GOAL OF THE EXERCISE ▸ Search the listing below for the word "FreeCAD" and copy each line that holds it.

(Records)
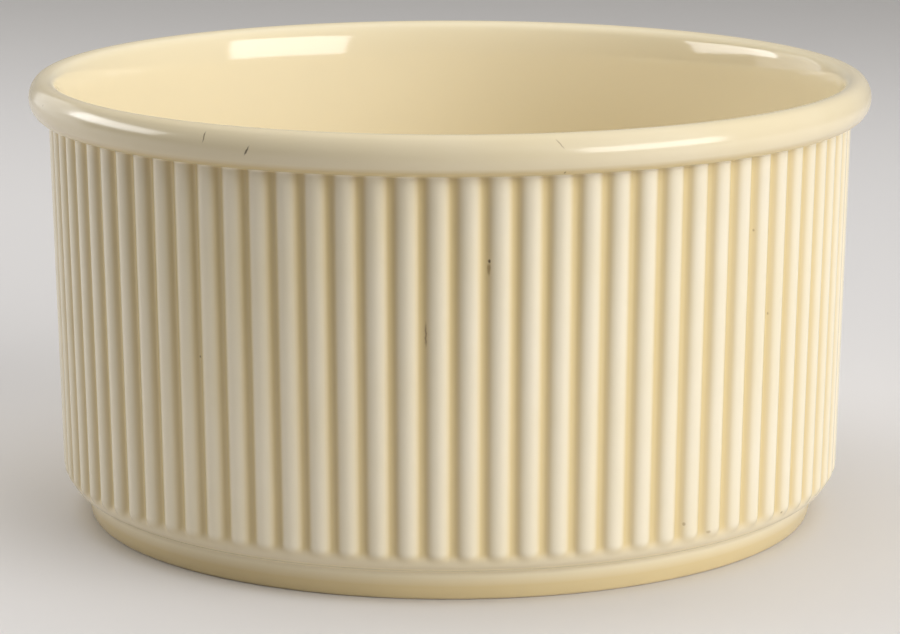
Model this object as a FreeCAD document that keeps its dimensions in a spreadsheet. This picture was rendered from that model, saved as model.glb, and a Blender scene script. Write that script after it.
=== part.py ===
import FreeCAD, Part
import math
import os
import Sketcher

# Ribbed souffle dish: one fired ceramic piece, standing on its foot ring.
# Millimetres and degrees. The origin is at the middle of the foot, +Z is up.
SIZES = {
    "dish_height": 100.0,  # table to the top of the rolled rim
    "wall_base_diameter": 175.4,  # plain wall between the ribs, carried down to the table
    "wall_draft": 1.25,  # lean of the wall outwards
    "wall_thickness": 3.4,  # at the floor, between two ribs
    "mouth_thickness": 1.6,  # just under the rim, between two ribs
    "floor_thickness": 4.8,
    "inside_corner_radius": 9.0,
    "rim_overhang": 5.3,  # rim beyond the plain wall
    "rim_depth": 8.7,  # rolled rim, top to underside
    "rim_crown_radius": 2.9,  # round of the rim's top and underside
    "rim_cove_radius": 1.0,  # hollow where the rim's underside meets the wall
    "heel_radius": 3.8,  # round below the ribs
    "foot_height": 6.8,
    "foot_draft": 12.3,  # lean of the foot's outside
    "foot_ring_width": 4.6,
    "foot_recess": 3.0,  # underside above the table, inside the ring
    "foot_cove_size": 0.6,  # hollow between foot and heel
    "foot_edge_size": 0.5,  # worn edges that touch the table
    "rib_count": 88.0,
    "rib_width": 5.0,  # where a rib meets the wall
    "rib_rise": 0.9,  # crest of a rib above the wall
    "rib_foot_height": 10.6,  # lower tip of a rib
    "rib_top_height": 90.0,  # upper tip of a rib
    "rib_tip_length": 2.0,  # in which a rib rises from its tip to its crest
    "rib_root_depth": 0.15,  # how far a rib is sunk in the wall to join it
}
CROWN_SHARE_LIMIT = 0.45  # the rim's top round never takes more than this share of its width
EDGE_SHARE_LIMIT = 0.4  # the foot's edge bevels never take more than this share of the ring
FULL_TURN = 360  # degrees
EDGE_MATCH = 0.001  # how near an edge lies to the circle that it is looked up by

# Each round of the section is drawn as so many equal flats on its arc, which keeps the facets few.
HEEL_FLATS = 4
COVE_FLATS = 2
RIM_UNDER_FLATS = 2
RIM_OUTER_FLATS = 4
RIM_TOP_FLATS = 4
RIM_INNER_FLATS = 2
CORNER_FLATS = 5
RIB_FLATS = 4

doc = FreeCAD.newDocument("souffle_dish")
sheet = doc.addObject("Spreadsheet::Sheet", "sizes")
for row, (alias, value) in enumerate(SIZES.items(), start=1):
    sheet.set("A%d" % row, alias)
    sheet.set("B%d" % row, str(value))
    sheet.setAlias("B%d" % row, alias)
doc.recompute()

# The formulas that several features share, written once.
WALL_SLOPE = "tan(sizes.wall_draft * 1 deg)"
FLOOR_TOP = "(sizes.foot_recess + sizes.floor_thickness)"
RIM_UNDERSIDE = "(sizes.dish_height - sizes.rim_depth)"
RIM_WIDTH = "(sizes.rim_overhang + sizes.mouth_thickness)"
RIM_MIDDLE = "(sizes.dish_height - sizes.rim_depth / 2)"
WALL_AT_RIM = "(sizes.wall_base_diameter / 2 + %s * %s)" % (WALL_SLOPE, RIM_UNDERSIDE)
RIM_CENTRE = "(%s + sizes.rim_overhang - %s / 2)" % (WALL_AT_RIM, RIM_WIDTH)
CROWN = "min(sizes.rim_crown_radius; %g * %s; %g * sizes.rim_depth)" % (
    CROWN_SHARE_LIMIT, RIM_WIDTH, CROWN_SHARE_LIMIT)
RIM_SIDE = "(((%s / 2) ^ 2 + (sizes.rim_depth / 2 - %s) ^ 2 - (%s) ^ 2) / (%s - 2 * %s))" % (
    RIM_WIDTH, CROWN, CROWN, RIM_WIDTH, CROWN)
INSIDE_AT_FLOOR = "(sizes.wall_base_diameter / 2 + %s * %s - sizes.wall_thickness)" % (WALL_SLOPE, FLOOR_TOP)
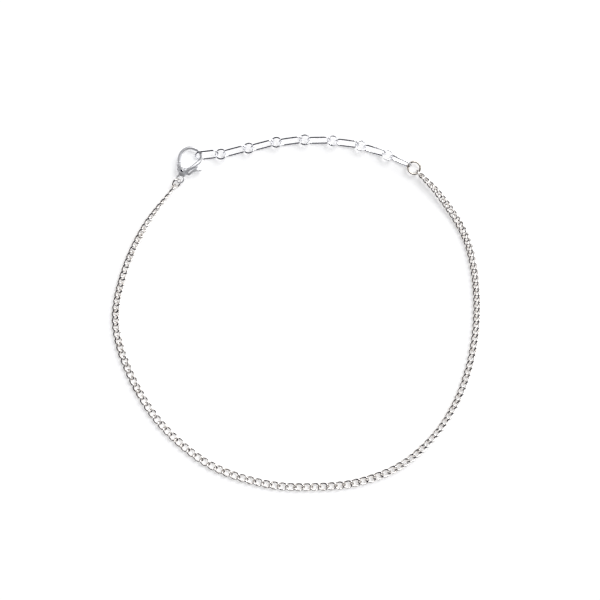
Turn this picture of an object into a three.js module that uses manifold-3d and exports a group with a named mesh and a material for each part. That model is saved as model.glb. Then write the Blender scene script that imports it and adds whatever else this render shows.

EXERCISE SOLUTION ▸
Model this object as a FreeCAD document that keeps its dimensions in a spreadsheet. This picture was rendered from that model, saved as model.glb, and a Blender scene script. Write that script after it.
import FreeCAD, Part
doc = FreeCAD.newDocument("souffle_dish")